Without considering the sufficiency of the facts, as charged, to constitute fraud, and proceeding to the evidence, we think it is clearly insufficient to show legal fraud in the false representation charged.
Smith and Rheingans did not occupy confidential relations to each other. One was the seller, the other the buyer, and they dealt as strangers. Rheingans, therefore, had no inducement, or right, to rely on the statements of Smith, except as to the facts of which Rheingans was ignorant, and which he had reason to believe Smith knew and except, possibly, as to the law based on facts of which he had reason to believe Smith's knowledge was greater than his own. He could not predicate fraud on a statement by Smith as to the law applicable to facts equally well known to both of them.
Rheingans had a duplicate copy of the option to Hopper Son. At the interview on the evening of November 29th, when the contract in question was made, Rheingans said that the option ran out on the evening of November 30th. Smith said, "It will run out to-night." Rheingans then got his copy of the option agreement and showed it to Smith, who then said, "It will run out to-night at twelve o'clock." Rheingans said, "I don't believe it." Smith then proposed the plan of taking an agreement and cancelling it if Hopper Son took the land the next day upon the option. Rheingans consented, signed the agreement with Smith, and accepted Smith's check for one thousand dollars thereon. This is Rheingan's version of the transaction and it is not contradicted. There was no claim by Rheingans to Smith, nor upon the trial, that he was not entirely familiar with the language of the option, or that he did not understand its meaning. It is plain from this evidence of Rheingans, himself, that he did not credit Smith's statement as to the time the option expired, and did not rely on it. And even if he had believed it and relied on it, the statement of Smith was a mere opinion, an opinion on a question of law based on facts known to both alike. Such an opinion by one occupying no confidential relation toward the person to whom it is addressed does not justify such person in relying upon it, and it is not a sufficient basis to support a charge of fraudulent misrepresentation. (Choate v. Hyde, 129 Cal. 584, [ 62 P. 118]; Rendell v. Scott, 70 Cal. 514, [11 P. 779]; Nounnan v. Sutter etc. Co., 81 Cal. 6, [6 L.R.A. 219, 22 P. 515]; See v. McClelland, 120 Cal. 147, [52 P. 300]; 20 Cyc. 17; 14 Am. Eng. Ency. of Law, 34.)

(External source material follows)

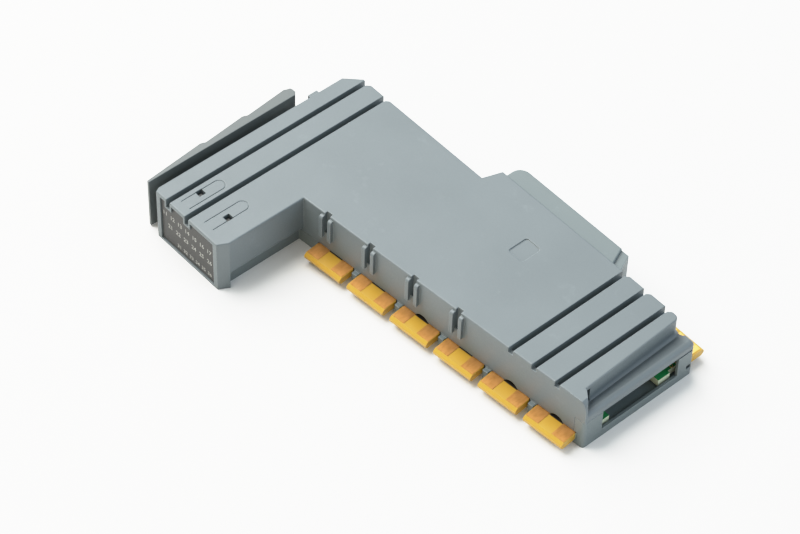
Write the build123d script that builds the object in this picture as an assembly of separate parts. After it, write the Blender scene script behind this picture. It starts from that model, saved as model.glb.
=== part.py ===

The promise of Smith to cancel his agreement, if the option of Hopper Son was taken up, appears to have been the inducement upon which Rheingans relied in making the agreement with Smith. The mere making of a promise which the promisor afterwards fails or refuses to perform does not constitute actionable fraud. (20 Cyc. 20; 14 Am. Eng. Ency. of Law, 47; Lawrence v. Gayetty, 78 Cal. 131, [12 Am. St. Rep. 29, 20 P. 382].) In the absence of confidential relations between the parties it is only when such promise is made without any intention of performing it that it becomes fraudulent in law or equity. (Civ. Code, sec. 1572; Lawrence v. Gayetty, supra; Brison v. Brison, 75 Cal. 527, [7 Am. St. Rep. 189, 17 P. 689]; Langley v. Rodriguez, 122 Cal. 581, [68 Am. St. Rep. 70, 55 P. 406].) Smith, in his testimony, admitted that he knew all the time that the option did not expire until November 30th, and there is some evidence tending to support the inference that when he made the promise to cancel his own agreement he intended not to perform it. But there is no averment regarding such intent, nor any finding upon it, and the record shows that this species of fraud was not suggested during the trial and that the case was not tried upon the theory that such fraud was the basis of the action. The briefs on this appeal contain no reference to such fraud. In such circumstances we must adhere to the rule that a party is required to prove the case as alleged, and cannot recover upon proof of other facts not alleged, which might entitle him to the relief asked. If such fraud is relied on it can only be done upon a new trial under an amended complaint.
It has occurred to the court that the defendant might be held to be estopped to assert rights under his contract, upon the principles stated in Seymour v. Oelrichs, 156 Cal. 794, [134 Am. St. Rep. 154, 106 P. 88]. But here again we are confronted with the fact that neither in the pleadings, nor upon the trial in the court below, nor upon this appeal, has there been any suggestion to that effect, and the rule just stated forbids an affirmance on such new grounds.
As the case is to be remanded for a new trial and there may be amended pleadings, it is necessary to state our views upon another point. When Hopper Son accepted the option without qualification it became at once a binding contract, enforceable by that company. (Civ. Code, sec. 1585; Four Oil Co. v. United O.P., 145 Cal. 624, [68 L.R.A. 226, 79 P. 366]; 29 Am. Eng. Ency. of Law, 601.) If the contract of Smith with Rheingans is found to be fraudulent, the mere fact that Hopper Son, after accepting their option, agreed with Rheingans upon slightly different terms of payment and a lower rate of interest upon the deferred payment, would be no defense in favor of Smith to the action to set aside his contract for the fraud. What effect it would have if his contract is not found to be fraudulent and his right to relief upon his cross-complaint to enforce it becomes important, is a question which, upon the record and agreement before us, we think it best not to consider.
The judgment and order are reversed.
Angellotti, J., and Sloss, J., concurred.